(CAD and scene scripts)
----
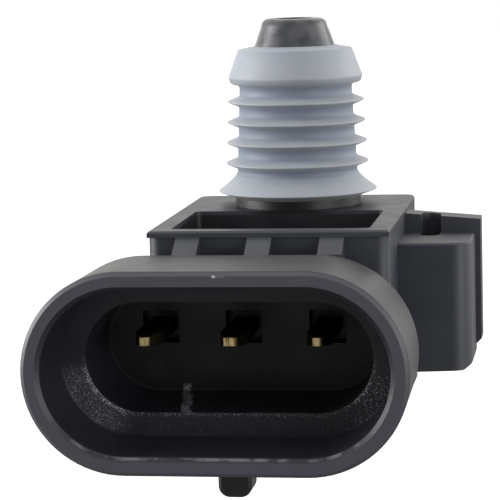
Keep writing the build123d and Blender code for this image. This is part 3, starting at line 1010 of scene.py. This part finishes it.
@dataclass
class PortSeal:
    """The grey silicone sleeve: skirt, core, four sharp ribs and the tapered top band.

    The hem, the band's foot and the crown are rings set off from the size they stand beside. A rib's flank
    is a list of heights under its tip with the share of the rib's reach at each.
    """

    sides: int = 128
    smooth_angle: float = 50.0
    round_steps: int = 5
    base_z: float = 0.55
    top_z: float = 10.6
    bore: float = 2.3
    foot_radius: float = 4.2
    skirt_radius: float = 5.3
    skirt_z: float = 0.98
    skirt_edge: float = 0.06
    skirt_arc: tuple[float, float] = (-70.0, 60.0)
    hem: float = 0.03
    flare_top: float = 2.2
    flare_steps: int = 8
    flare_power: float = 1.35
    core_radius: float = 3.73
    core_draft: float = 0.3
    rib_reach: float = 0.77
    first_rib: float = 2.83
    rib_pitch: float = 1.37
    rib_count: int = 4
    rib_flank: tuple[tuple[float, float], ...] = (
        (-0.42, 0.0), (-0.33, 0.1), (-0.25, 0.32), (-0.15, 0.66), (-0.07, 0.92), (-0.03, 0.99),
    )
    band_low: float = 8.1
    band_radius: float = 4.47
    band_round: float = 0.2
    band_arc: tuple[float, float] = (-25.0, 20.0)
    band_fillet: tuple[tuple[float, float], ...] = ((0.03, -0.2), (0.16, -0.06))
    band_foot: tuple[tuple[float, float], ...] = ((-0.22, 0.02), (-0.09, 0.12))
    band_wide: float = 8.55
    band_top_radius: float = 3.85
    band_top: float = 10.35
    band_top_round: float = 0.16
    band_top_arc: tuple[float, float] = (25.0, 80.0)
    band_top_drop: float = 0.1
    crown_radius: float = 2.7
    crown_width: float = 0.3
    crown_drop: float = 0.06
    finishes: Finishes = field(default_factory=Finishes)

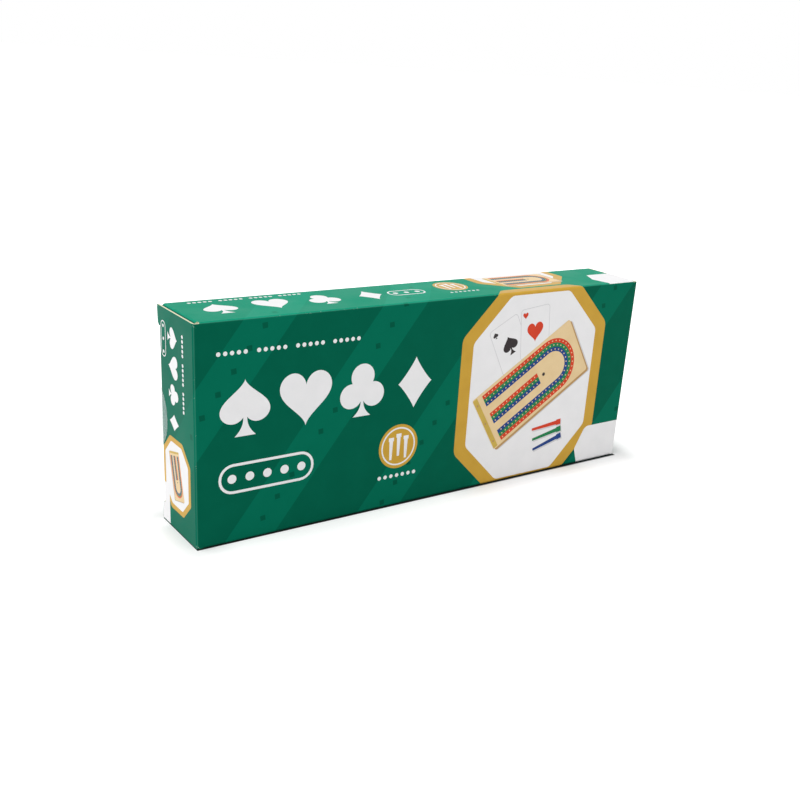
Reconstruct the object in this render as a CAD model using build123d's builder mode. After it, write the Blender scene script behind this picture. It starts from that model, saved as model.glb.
----
## [WHAT YOU WILL DO]
Exactly reproduce every record.

## [SOLUTION TO THIS PROBLEM]
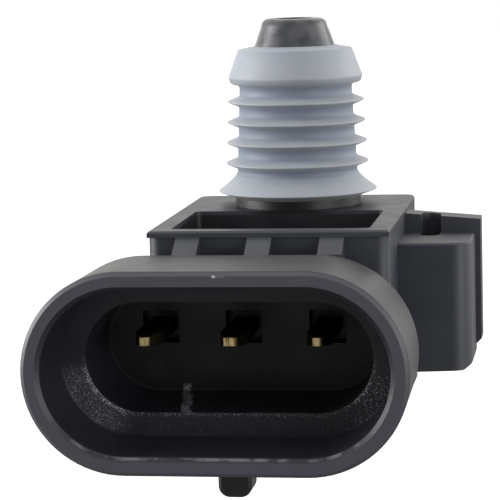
Keep writing the build123d and Blender code for this image. This is part 3, starting at line 1010 of scene.py. This part finishes it.
@dataclass
class PortSeal:
    """The grey silicone sleeve: skirt, core, four sharp ribs and the tapered top band.

    The hem, the band's foot and the crown are rings set off from the size they stand beside. A rib's flank
    is a list of heights under its tip with the share of the rib's reach at each.
    """

    sides: int = 128
    smooth_angle: float = 50.0
    round_steps: int = 5
    base_z: float = 0.55
    top_z: float = 10.6
    bore: float = 2.3
    foot_radius: float = 4.2
    skirt_radius: float = 5.3
    skirt_z: float = 0.98
    skirt_edge: float = 0.06
    skirt_arc: tuple[float, float] = (-70.0, 60.0)
    hem: float = 0.03
    flare_top: float = 2.2
    flare_steps: int = 8
    flare_power: float = 1.35
    core_radius: float = 3.73
    core_draft: float = 0.3
    rib_reach: float = 0.77
    first_rib: float = 2.83
    rib_pitch: float = 1.37
    rib_count: int = 4
    rib_flank: tuple[tuple[float, float], ...] = (
        (-0.42, 0.0), (-0.33, 0.1), (-0.25, 0.32), (-0.15, 0.66), (-0.07, 0.92), (-0.03, 0.99),
    )
    band_low: float = 8.1
    band_radius: float = 4.47
    band_round: float = 0.2
    band_arc: tuple[float, float] = (-25.0, 20.0)
    band_fillet: tuple[tuple[float, float], ...] = ((0.03, -0.2), (0.16, -0.06))
    band_foot: tuple[tuple[float, float], ...] = ((-0.22, 0.02), (-0.09, 0.12))
    band_wide: float = 8.55
    band_top_radius: float = 3.85
    band_top: float = 10.35
    band_top_round: float = 0.16
    band_top_arc: tuple[float, float] = (25.0, 80.0)
    band_top_drop: float = 0.1
    crown_radius: float = 2.7
    crown_width: float = 0.3
    crown_drop: float = 0.06
    finishes: Finishes = field(default_factory=Finishes)

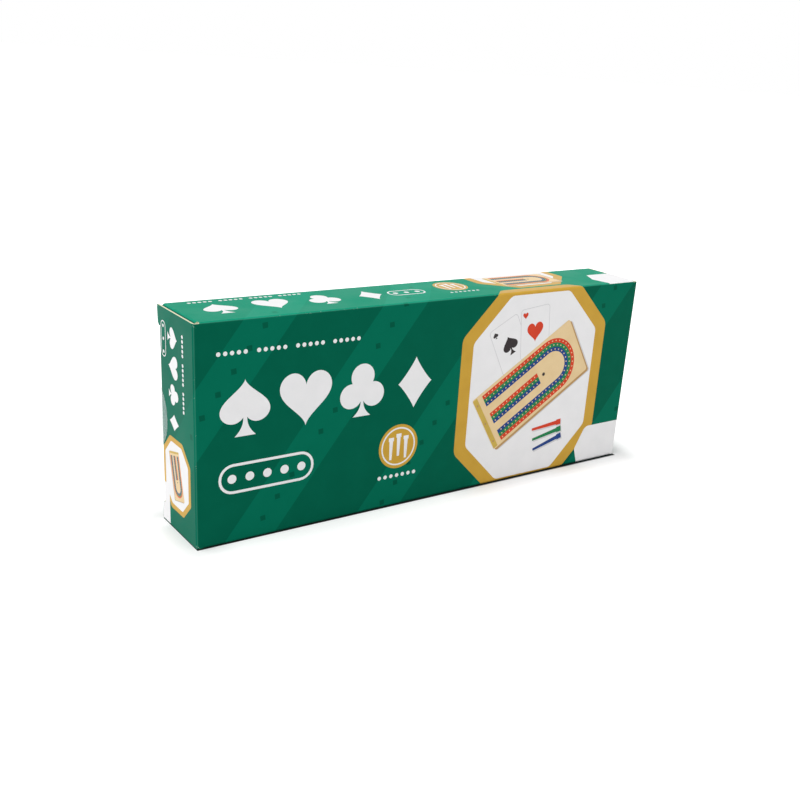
Reconstruct the object in this render as a CAD model using build123d's builder mode. After it, write the Blender scene script behind this picture. It starts from that model, saved as model.glb.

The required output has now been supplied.